**Data section:**
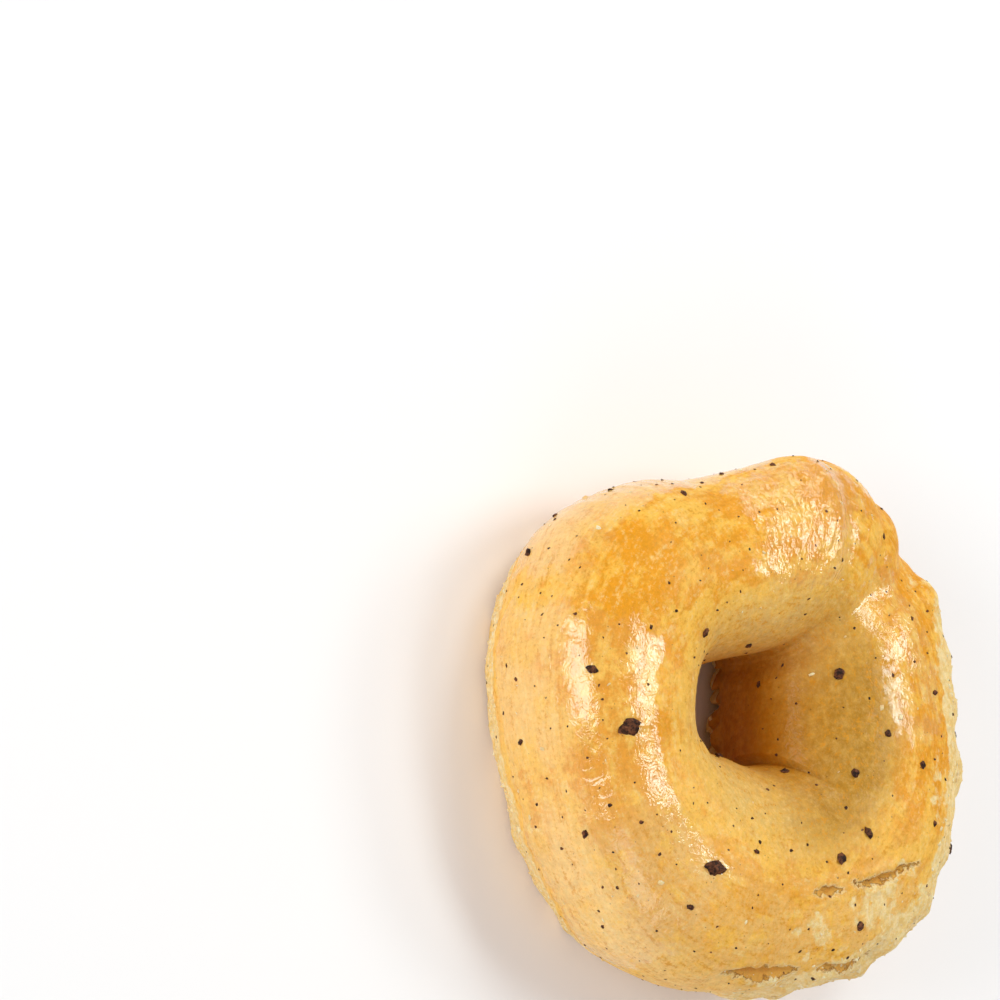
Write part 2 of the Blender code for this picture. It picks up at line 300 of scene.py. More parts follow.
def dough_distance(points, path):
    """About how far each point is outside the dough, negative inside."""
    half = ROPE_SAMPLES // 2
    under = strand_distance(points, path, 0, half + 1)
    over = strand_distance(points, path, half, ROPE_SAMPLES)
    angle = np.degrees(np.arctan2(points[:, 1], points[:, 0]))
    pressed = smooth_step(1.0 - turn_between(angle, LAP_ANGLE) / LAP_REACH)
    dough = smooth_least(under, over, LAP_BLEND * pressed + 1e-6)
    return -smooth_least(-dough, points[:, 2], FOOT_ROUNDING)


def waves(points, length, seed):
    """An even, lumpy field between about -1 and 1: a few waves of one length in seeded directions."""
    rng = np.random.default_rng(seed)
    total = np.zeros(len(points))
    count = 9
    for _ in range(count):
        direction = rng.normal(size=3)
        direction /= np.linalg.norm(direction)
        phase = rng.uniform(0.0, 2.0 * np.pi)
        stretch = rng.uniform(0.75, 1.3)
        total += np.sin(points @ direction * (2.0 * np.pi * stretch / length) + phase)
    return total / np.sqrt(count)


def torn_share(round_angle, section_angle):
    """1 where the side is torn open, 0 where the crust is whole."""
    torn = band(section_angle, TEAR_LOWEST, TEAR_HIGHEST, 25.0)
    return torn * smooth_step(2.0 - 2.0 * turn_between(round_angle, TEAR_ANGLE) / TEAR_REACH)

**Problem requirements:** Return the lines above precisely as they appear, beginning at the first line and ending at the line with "return -smooth_least(-dough, points[:, 2], FOOT_ROUNDING)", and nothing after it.

**Answer to the problem:**
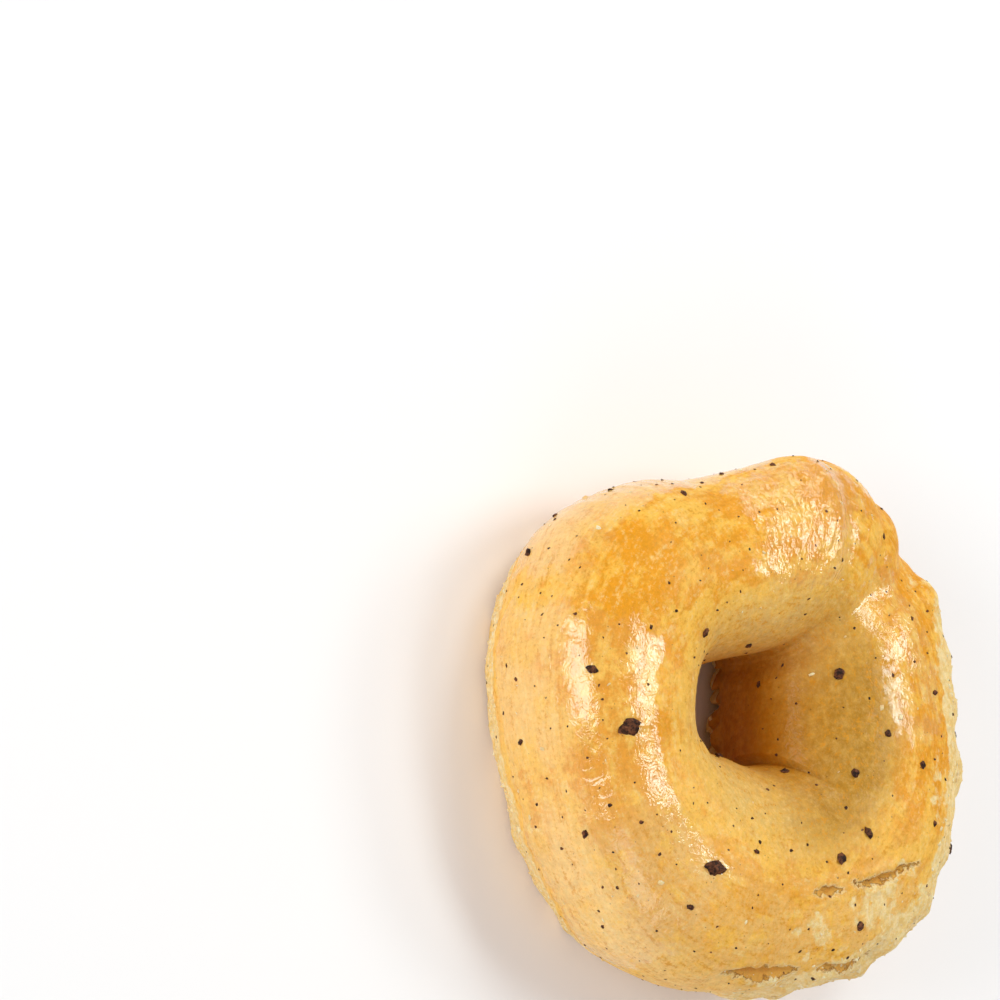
Write part 2 of the Blender code for this picture. It picks up at line 300 of scene.py. More parts follow.
def dough_distance(points, path):
    """About how far each point is outside the dough, negative inside."""
    half = ROPE_SAMPLES // 2
    under = strand_distance(points, path, 0, half + 1)
    over = strand_distance(points, path, half, ROPE_SAMPLES)
    angle = np.degrees(np.arctan2(points[:, 1], points[:, 0]))
    pressed = smooth_step(1.0 - turn_between(angle, LAP_ANGLE) / LAP_REACH)
    dough = smooth_least(under, over, LAP_BLEND * pressed + 1e-6)
    return -smooth_least(-dough, points[:, 2], FOOT_ROUNDING)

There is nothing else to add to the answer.